◆女子プロゴルフツアー伊藤園レディス 最終日(11日、千葉・グレートアイランドC=6741ヤード、パー72)
首位からスタートした松田鈴英(れい、20)=ニトリ=は3バーディー、4ボギー、1ダブルボギーの75と崩れ、通算8アンダーで5打差の10位に終わった。「寝ただけ力になります。昨日も7時半には眠れました」という“眠れる美女”は2度目の最終日最終組に挑んだが、念願の初優勝は遠かった。

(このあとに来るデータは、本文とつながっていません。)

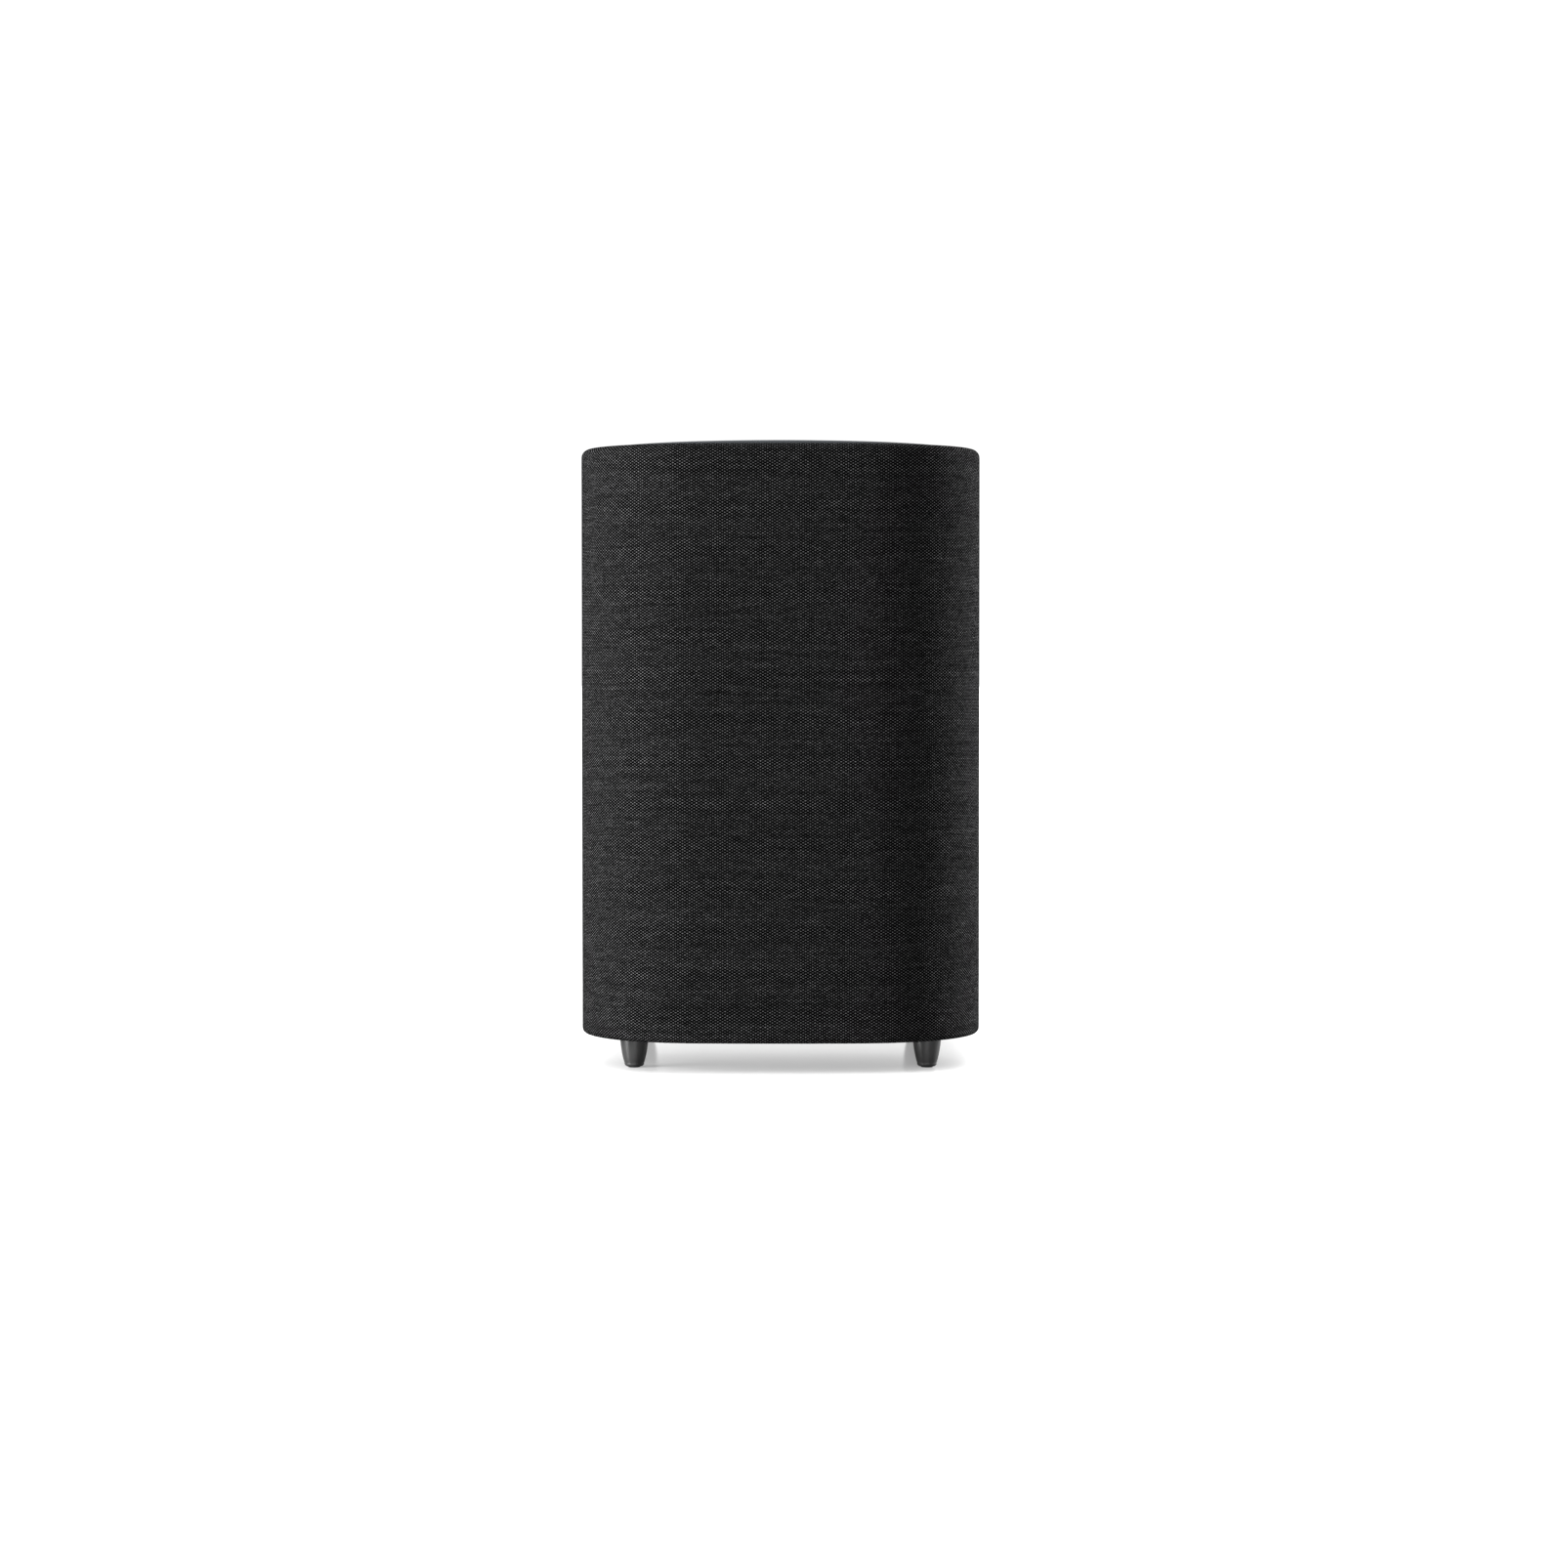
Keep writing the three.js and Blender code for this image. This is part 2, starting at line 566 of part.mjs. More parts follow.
function addRearPlate() {
  const proud = 1.3;
  const innerFace = 4;
  const through = [rearY - 10, rearY + 5];
  const plate = join(
    rearPatch(-proud, innerFace, 0.5, 14.5),
    rearPatch(-proud, -FIT_GAP, -2, 17),
    ...standoffs.map(([x, z]) => rodAlongY(3.4, BOARD_Y + BOARD + FIT_GAP, rearY - 3, x, z, 8)),
  );
  const holes = [
    rodAlongY(PORT_FLANGE + 0.6, portPocketY, rearY + 5, 0, PORT_Z, 24),
    rodAlongY(PORT_FLANGE - 2.5, ...through, 0, PORT_Z, 24),
    prismAlongY(roundedRectangle(27, 21, 3), inletPocketY, rearY + 5, 0, INLET_Z),
    prismAlongY(roundedRectangle(23, 17, 2), ...through, 0, INLET_Z),
    rodAlongY(5.4, ...through, 0, BUTTON_Z, 16),
    rodAlongY(1.9, ...through, 0, LIGHT_Z, 8),
    ...rearScrews.map(([x, z]) => rodAlongY(SCREW_HOLE, ...through, x, z, 6)),
  ];
  add('rear_plate', cut(plate, ...holes), casePlastic);

  const gasket = rearPatch(innerFace + 0.2, innerFace + 1.1, 1, 14);
  add('rear_gasket', cut(gasket, rearWindow(5, 10)), foam);

  const fastener = screw(3.4, 2, 5.6);
  rearScrews.forEach(([x, z], i) => {
    const bow = x ** 2 / (2 * FACE_BOW_RADIUS); // how far the bowed plate falls back at the screw
    const seatY = rearY + proud - bow + 0.2;
    add(`rear_screw_${i + 1}`, fastener, zinc, [x, seatY, z]).rotation.x = Math.PI / 2;
  });
}

// Flared port: mouth flange at z = 0, tube running down along -Z until it is turned to the back.
function addPort() {
  const [bore, mouth, wall, length] = [23.5, 31, 2, 116];
  const throatZ = -14;
  const flare = (widest, z0, z1) =>
    Array.from({ length: 4 }, (_, i) => {
      const angle = (i / 3) * (Math.PI / 2);
      return [widest - (widest - bore) * Math.sin(angle), z0 + (z1 - z0) * (1 - Math.cos(angle))];
    });
  const innerMouth = bore + 5;
  const profile = [
    [mouth + 3, 2.2],
    ...flare(mouth, 1.9, throatZ),
    ...flare(innerMouth, -length, -length + 10).reverse(),
    [innerMouth + wall, -length],
    [bore + wall, -length + 9],
    [bore + wall, throatZ],
    [mouth + wall, -1.5],
    [mouth + wall, 0],
    [PORT_FLANGE, 0],
    [PORT_FLANGE, 1.2],
  ];
  const seat = [0, portPocketY + FIT_GAP, PORT_Z];
  add('port_tube', revolve(profile, 20), casePlastic, seat).rotation.x = turnToBack;
}

// Two-pin appliance inlet: the figure-eight socket is two lobes that run into each other.
function addPowerInlet() {
  const pinPitch = 8.6;
  const lobe = 4.4;
  const lobeX = pinPitch / 2 - 0.6;
  const meet = Math.PI / 4;
  const socket = new THREE.Shape();
  socket.absarc(lobeX, 0, lobe, meet - Math.PI, Math.PI - meet);
  socket.absarc(-lobeX, 0, lobe, meet, 2 * Math.PI - meet);
  const floorY = rearY - 11;
  const flange = prismAlongY(roundedRectangle(26, 20, 2.6), inletPocketY + 0.2, rearY + 1.8, 0, INLET_Z);
  const barrel = prismAlongY(roundedRectangle(22, 16, 1.6), rearY - 22, rearY + 1, 0, INLET_Z);
  const hollow = cut(join(flange, barrel), prismAlongY(socket, floorY, rearY + 5, 0, INLET_Z));
  const pinPlaces = [-pinPitch / 2, pinPitch / 2];
  const pins = pinPlaces.map((x) => rodAlongY(1.15, floorY - 1, rearY - 1.5, x, INLET_Z, 8));
  add('power_inlet', join(hollow, ...pins), casePlastic);
}

// Both are turned parts with a flange behind the plate that keeps them from falling out.
function addButtonAndLight() {
  const flangeZ = 10.4;
  const button = [
    [0, 0],
    [2, 0],
    [2, flangeZ],
    [6.2, flangeZ],
    [6.2, flangeZ + 1.6],
    [4.9, flangeZ + 1.6],
    [4.9, 18.2],
    [4.1, 19],
    [0, 19],
  ];
  const buttonSeat = [0, rearY + REAR_OVERHANG - 19, BUTTON_Z];
  add('pairing_button', revolve(button, 16), footPlastic, buttonSeat).rotation.x = turnToBack;
  const light = [[0, 0], [1.5, 0], [1.5, 6.4], [2.4, 6.4], [2.4, 7.8], [1.5, 7.8], [1.5, 13.2], [0, 13.7]];
  const lightSeat = [0, rearY + 1.5 - 13.7, LIGHT_Z];
  add('status_light', revolve(light, 8), lightPipe, lightSeat).rotation.x = turnToBack;
}

// ---------- electronics ----------
function addBoards() {
  const main = box(-42, 42, BOARD_Y, BOARD_Y + BOARD, 70, 182);
  const holes = standoffs.map(([x, z]) => rodAlongY(1.6, BOARD_Y - 1, BOARD_Y + 3, x, z, 8));
  add('main_board', cut(main, ...holes), circuit);

  // The wireless board stands on a header and carries the switch behind the pairing button.
  const y = BOARD_Y + 8;
  const card = box(-22, 22, y, y + 1.2, 138, 170);
  const header = box(-16, 16, BOARD_Y + BOARD + FIT_GAP, y + 0.5, 139, 144);
  const switchBody = box(-3, 3, y + 1, y + 4.7, BUTTON_Z - 3, BUTTON_Z + 3);
  const switchTip = rodAlongY(1.7, y + 4, y + 5.8, 0, BUTTON_Z, 10);
  add('wireless_board', join(card, header, switchBody, switchTip), circuit);
}

const componentsY = BOARD_Y - FIT_GAP; // components stand on the main board's inner face

function addHeatSink() {
  const [left, pitch, count, fin, base, reach] = [-30, 8, 7, 2, 4, 22];
  const comb = new THREE.Shape();
  comb.moveTo(left, 0);
  for (let i = 0; i < count; i++) {
    const x = left + i * pitch;
    comb.lineTo(x, reach);
    comb.lineTo(x + fin, reach);
    if (i < count - 1) {
      comb.lineTo(x + fin, base);
      comb.lineTo(x + pitch, base);
    }
  }
  comb.lineTo(left + (count - 1) * pitch + fin, 0);
  const extrusion = new THREE.ExtrudeGeometry(comb, { depth: 50, bevelEnabled: false });
  add('heat_sink', extrusion, aluminium, [0, componentsY, 174]).rotation.x = Math.PI;
}

function addPowerParts() {
  const winding = box(6, 38, componentsY - 22, componentsY - 2, 84, 110);
  const core = box(11, 33, componentsY - 27, componentsY, 80, 114);
  add('power_transformer', join(winding, core), ferrite);
  for (const [side, x] of [['left', -30], ['right', -9]]) {
    add(`capacitor_${side}`, rodAlongY(9, componentsY - 32, componentsY, x, 90, 14), sleeveBlue);
  }
}

function addSpeakerCable() {
  const path = new THREE.CatmullRomCurve3([
    new THREE.Vector3(-34, componentsY - 3, 114),
    new THREE.Vector3(-44, componentsY - 10, 110),
    new THREE.Vector3(-58, 78, 104),
    new THREE.Vector3(-58, 62, 96),
    new THREE.Vector3(-51, 51, 89),
  ]);
  const section = new THREE.Shape().absarc(0, 0, 1.9, 0, 2 * Math.PI);
  const cable = new THREE.ExtrudeGeometry(section, { steps: 14, extrudePath: path, curveSegments: 4 });
  add('speaker_cable', cable, rubber);
}

addFeet();
addFabricSleeve();
addCabinet();
addDampingPads();
addTopCover();
addBase();
addBasket();
addFlangeTrim();
addSurround();
addMovingAssembly();
addSpider();
addMagnetSystem();
addTerminal();
addRearPlate();
addPort();
addPowerInlet();
addButtonAndLight();
addBoards();
addHeatSink();
addPowerParts();
addSpeakerCable();

export default root;
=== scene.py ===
"""Looks of a compact wireless subwoofer, built round its CAD frame. Metres, +Z up, the front faces -Y."""
import json
import math
import random
from collections import namedtuple

import bmesh
import bpy
from mathutils import Matrix, Vector, noise
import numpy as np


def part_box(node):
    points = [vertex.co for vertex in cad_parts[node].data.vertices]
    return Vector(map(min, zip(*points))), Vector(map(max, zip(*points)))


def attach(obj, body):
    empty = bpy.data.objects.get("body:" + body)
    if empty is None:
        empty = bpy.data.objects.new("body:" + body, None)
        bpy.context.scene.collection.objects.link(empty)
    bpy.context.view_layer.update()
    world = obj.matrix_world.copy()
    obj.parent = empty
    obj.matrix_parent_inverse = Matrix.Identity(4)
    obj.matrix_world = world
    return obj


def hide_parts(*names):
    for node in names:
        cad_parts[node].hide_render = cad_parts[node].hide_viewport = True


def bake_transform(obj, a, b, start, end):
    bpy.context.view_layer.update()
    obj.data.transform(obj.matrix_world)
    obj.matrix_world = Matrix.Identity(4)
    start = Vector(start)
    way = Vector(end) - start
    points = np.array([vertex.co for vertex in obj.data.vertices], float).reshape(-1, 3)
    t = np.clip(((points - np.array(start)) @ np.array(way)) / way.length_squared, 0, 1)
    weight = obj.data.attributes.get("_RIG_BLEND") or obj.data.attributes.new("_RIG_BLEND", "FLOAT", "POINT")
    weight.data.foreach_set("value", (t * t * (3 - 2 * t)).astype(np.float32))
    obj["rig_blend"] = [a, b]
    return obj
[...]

1打差2位からスタートした韓国の黄アルム(31)=フリー=が通算13アンダーで今季3勝目、通算4勝目を挙げた。1打差の2位は永井花奈(21)=デンソー=と韓国のアン・ソンジュ(31)=モスバーガー=。昨季の賞金女王で賞金ランク3位の鈴木愛(24)=セールスフォース=は通算9アンダーの6位。賞金ランク首位のアンとの差が広がり、2年連続賞金女王の可能性がなくなった。

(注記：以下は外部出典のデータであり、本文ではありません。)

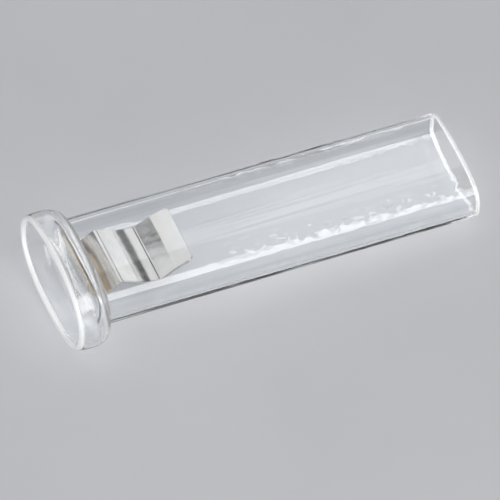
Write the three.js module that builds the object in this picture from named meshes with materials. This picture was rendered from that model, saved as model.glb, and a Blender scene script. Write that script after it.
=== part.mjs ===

最終18番。悲鳴が上がった。残り120ヤードからピッチングウェッジで放った松田の第3打はグリーン左奥の池に消えた。最終ホールでダブルボギーをたたき、スタート前の首位から10位に転落した。
「今の実力通りと思います」と涙をこらえて話した。
167センチ、54キロとモデル並みの細身ながらドライバー飛距離ランク8位(247・501ヤード)の飛ばし屋。パワーの源は豊富な睡眠時間。「普段は午後6時半から7時に寝ています。寝ただけ力になります。昨日(10日)も7時半には眠れました」。“眠り姫”は午前5時30分の起床時間まで、たっぷりと10時間の睡眠時間を取ってコース入りしたが、スタートすると思うように体が動かなかった。

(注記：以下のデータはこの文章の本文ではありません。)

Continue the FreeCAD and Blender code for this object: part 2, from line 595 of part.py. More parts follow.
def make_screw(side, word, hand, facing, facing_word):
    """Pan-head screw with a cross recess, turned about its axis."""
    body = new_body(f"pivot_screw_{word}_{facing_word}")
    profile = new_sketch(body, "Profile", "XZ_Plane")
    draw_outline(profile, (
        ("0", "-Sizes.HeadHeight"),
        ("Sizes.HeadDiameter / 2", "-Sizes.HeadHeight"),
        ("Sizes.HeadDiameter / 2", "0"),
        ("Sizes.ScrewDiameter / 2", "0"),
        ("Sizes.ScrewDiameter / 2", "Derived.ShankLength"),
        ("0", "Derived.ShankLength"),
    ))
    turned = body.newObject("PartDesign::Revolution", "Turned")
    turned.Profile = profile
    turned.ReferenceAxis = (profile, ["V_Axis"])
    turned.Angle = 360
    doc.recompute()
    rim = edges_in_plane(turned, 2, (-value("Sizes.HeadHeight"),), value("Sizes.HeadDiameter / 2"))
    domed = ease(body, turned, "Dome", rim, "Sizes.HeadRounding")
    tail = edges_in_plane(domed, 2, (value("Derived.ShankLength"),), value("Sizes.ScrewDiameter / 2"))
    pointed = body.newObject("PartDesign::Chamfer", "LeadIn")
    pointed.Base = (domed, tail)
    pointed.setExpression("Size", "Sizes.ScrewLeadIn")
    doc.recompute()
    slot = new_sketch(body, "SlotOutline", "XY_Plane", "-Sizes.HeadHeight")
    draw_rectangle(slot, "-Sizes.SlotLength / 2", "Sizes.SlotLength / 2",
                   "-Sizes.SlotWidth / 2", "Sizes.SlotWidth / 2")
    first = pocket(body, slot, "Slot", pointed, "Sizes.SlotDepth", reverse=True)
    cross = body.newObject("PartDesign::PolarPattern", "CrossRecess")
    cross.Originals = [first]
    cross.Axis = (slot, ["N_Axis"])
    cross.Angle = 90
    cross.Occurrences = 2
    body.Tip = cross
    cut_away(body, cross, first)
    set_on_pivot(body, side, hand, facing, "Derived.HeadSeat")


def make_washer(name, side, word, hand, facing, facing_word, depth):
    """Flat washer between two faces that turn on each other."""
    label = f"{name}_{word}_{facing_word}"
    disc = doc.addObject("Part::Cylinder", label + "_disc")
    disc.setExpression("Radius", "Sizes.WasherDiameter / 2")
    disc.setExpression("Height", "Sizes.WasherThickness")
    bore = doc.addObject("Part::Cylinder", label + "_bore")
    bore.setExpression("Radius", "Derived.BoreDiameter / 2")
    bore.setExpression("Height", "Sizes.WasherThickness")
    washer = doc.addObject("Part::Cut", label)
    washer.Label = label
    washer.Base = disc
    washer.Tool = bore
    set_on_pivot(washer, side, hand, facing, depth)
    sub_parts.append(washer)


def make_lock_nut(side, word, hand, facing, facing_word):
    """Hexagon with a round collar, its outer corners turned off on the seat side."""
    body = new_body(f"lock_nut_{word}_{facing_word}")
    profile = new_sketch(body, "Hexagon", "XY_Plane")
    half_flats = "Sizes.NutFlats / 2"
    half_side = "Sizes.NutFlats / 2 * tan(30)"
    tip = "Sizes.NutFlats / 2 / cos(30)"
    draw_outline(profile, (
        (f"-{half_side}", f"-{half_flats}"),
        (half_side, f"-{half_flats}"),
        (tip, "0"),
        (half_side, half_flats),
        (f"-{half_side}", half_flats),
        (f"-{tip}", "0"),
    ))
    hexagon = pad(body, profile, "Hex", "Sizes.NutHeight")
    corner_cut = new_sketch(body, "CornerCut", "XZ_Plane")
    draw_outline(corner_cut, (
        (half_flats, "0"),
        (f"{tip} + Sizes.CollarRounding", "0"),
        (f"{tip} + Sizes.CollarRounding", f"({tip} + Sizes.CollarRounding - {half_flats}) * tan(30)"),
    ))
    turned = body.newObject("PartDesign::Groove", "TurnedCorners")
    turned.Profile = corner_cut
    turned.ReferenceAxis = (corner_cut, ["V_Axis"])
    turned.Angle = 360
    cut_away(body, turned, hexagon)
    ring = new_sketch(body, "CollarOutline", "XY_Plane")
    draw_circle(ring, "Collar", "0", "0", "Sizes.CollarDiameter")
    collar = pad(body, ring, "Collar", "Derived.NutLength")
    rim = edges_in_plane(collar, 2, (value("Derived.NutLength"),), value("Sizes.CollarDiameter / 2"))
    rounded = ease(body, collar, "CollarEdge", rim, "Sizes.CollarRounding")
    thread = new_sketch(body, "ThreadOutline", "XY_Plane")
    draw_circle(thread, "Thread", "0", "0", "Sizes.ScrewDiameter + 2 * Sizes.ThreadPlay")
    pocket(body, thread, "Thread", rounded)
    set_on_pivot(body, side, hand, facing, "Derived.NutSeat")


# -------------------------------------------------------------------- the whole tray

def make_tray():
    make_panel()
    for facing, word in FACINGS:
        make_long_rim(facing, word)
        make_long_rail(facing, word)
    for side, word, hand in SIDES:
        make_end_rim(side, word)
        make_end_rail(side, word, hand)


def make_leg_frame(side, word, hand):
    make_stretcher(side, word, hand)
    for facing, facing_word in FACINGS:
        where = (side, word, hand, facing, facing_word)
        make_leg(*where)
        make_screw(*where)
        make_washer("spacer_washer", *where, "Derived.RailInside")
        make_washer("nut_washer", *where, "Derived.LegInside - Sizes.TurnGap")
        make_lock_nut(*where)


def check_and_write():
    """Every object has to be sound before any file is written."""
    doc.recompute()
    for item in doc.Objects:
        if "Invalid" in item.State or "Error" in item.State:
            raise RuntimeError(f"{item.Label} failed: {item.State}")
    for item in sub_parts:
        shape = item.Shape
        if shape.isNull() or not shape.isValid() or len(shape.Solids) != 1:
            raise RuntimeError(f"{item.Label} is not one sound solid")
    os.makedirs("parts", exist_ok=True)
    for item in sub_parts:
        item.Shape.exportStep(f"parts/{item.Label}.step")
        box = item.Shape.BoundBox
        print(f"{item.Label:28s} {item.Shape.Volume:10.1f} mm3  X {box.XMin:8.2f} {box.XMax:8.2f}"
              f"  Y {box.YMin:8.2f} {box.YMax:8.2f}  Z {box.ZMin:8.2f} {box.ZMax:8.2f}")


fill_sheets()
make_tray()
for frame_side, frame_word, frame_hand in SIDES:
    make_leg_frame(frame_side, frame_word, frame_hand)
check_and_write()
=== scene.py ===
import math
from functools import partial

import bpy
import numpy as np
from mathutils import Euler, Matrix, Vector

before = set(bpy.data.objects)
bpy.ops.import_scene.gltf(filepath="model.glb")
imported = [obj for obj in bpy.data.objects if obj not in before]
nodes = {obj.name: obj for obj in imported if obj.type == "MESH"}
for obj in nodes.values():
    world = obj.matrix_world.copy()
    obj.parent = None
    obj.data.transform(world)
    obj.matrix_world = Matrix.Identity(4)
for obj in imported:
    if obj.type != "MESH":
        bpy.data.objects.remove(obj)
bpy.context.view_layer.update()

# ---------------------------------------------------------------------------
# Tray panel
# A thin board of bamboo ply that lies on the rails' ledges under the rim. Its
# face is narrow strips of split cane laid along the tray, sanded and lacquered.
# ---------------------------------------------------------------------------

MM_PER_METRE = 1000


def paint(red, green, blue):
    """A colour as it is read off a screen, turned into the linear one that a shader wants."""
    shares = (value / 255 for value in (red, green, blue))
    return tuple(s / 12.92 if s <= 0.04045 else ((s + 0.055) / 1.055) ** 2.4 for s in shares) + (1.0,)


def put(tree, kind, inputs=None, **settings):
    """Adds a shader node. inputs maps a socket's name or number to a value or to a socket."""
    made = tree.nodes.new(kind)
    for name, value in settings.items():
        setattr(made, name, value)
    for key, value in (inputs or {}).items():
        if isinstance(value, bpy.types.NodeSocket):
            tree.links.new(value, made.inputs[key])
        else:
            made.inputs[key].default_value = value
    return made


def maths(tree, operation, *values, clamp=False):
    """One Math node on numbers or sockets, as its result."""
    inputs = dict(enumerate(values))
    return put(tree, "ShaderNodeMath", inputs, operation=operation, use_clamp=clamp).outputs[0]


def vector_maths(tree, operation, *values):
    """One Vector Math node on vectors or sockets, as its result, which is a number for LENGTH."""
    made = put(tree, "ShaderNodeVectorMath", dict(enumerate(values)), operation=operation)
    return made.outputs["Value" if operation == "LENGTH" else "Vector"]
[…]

2番から3連続ボギーと序盤で崩れ「緊張感がありました」。5番、6番と連続バーディーと盛り返したものの、9番で痛恨のボギー。勝利への流れを失った。「3連続ボギーをたたいても優勝を諦めていませんでしたが、力が足りなかった。しようがありません」と肩を落とした。
初の最終日最終組に臨んだ2週前のNOBUTAグループマスターズGCレディースでは15番終了時点で首位と1打差まで迫ったが、残り3ホールで3つスコアを落とす大崩れ。4位に沈み、悔し涙を流した。今回も初優勝への道は遠く、険しかった。
それでも今季8回目のトップ10入り。賞金ランク15位で初の賞金シードを獲得。トップ25選手だけが出られる最終戦、ツアー選手権リコーカップ参戦も確実としている。
飛躍の秘訣(ひけつ)は豊富な睡眠時間と筋力トレーニング。ツアー遠征先のホテルに戻った後、毎日、体幹トレーニングを欠かさない。大会前の毎週火曜日には専門トレーナーの指導のもと筋力アップに励んでいる。重点的に鍛えているのは「おケツです」とほほ笑む。
大ブレークした18年シーズンも残り2試合。「目標は優勝争い、そして優勝すること」と前を向く。“眠り姫”が覚醒する日は近い。